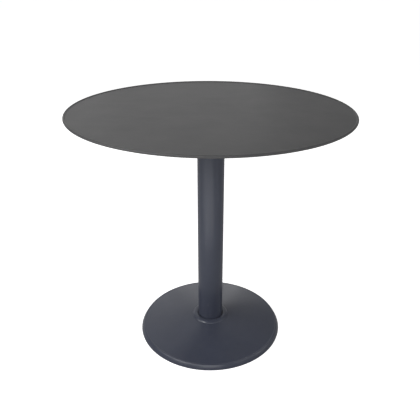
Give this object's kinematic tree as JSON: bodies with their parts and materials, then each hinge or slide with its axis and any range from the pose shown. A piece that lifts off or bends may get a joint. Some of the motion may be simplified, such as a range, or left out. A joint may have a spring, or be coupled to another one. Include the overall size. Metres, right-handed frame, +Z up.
{
  "type": "bistro table",
  "caption": "Round bistro table with a thin rimmed steel top, a plain round column, and a low conical weighted base on levelling feet.",
  "frame": {"origin": "On the floor, under the middle of the base.", "axes": "+Z up along the column; the table is round, and the feet stand at 45 degrees between X and Y."},
  "size_m": [0.8, 0.8, 0.74],
  "materials": {
    "top_paint": "fine-textured matt charcoal powder coat",
    "frame_paint": "satin anthracite powder coat",
    "cast_iron": "black dip paint over a sand-cast skin",
    "zinc_steel": "bright zinc plate",
    "gasket_rubber": "matt black",
    "foot_plastic": "moulded, lightly textured"
  },
  "bodies": {
    "table": {"tabletop_sheet": "top_paint", "tabletop_rim_ring": "top_paint", "tabletop_backing_disc": "top_paint", "stiffening_rib_1": "top_paint", "stiffening_rib_2": "top_paint", "stiffening_rib_3": "top_paint", "stiffening_rib_4": "top_paint", "top_spider": "cast_iron", "weld_stud_1": "zinc_steel", "weld_stud_2": "zinc_steel", "weld_stud_3": "zinc_steel", "weld_stud_4": "zinc_steel", "stud_washer_1": "zinc_steel", "stud_washer_2": "zinc_steel", "stud_washer_3": "zinc_steel", "stud_washer_4": "zinc_steel", "stud_nut_1": "zinc_steel", "stud_nut_2": "zinc_steel", "stud_nut_3": "zinc_steel", "stud_nut_4": "zinc_steel", "column_tube": "frame_paint", "tie_rod": "zinc_steel", "tie_rod_top_washer": "zinc_steel", "tie_rod_top_nut": "zinc_steel", "tie_rod_bottom_washer": "zinc_steel", "tie_rod_bottom_nut": "zinc_steel", "column_foot_plug": "cast_iron", "base_weight": "cast_iron", "base_cover": "frame_paint", "column_collar": "frame_paint", "collar_gasket": "gasket_rubber"},
    "foot_pad_1": {"foot_pad_1": "foot_plastic"},
    "foot_stem_1": {"foot_stem_1": "zinc_steel"},
    "foot_pad_2": {"foot_pad_2": "foot_plastic"},
    "foot_stem_2": {"foot_stem_2": "zinc_steel"},
    "foot_pad_3": {"foot_pad_3": "foot_plastic"},
    "foot_stem_3": {"foot_stem_3": "zinc_steel"},
    "foot_pad_4": {"foot_pad_4": "foot_plastic"},
    "foot_stem_4": {"foot_stem_4": "zinc_steel"}
  },
  "joints": [
    {"name": "foot_1_slide", "type": "slide", "parent": "table", "child": "foot_pad_1", "axis": [0, 0, -1], "range_m": [0, 0.005]},
    {"name": "foot_1_turn", "type": "hinge", "parent": "foot_pad_1", "child": "foot_stem_1", "pos_m": [0.13081, 0.13081, 0], "axis": [0, 0, -1], "range_deg": [0, 1440]},
    {"name": "foot_2_slide", "type": "slide", "parent": "table", "child": "foot_pad_2", "axis": [0, 0, -1], "range_m": [0, 0.005]},
    {"name": "foot_2_turn", "type": "hinge", "parent": "foot_pad_2", "child": "foot_stem_2", "pos_m": [-0.13081, 0.13081, 0], "axis": [0, 0, -1], "range_deg": [0, 1440]},
    {"name": "foot_3_slide", "type": "slide", "parent": "table", "child": "foot_pad_3", "axis": [0, 0, -1], "range_m": [0, 0.005]},
    {"name": "foot_3_turn", "type": "hinge", "parent": "foot_pad_3", "child": "foot_stem_3", "pos_m": [-0.13081, -0.13081, 0], "axis": [0, 0, -1], "range_deg": [0, 1440]},
    {"name": "foot_4_slide", "type": "slide", "parent": "table", "child": "foot_pad_4", "axis": [0, 0, -1], "range_m": [0, 0.005]},
    {"name": "foot_4_turn", "type": "hinge", "parent": "foot_pad_4", "child": "foot_stem_4", "pos_m": [0.13081, -0.13081, 0], "axis": [0, 0, -1], "range_deg": [0, 1440]}
  ],
  "couplings": [
    {"joint": "foot_1_turn", "follows": "foot_1_slide", "rad_per_m": 5026.5},
    {"joint": "foot_2_turn", "follows": "foot_2_slide", "rad_per_m": 5026.5},
    {"joint": "foot_3_turn", "follows": "foot_3_slide", "rad_per_m": 5026.5},
    {"joint": "foot_4_turn", "follows": "foot_4_slide", "rad_per_m": 5026.5}
  ]
}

══════════════════════════════

Prompt
Which lines of the data include "with"? Copy each of them.

Expected answer
Give this object's kinematic tree as JSON: bodies with their parts and materials, then each hinge or slide with its axis and any range from the pose shown. A piece that lifts off or bends may get a joint. Some of the motion may be simplified, such as a range, or left out. A joint may have a spring, or be coupled to another one. Include the overall size. Metres, right-handed frame, +Z up.
  "caption": "Round bistro table with a thin rimmed steel top, a plain round column, and a low conical weighted base on levelling feet.",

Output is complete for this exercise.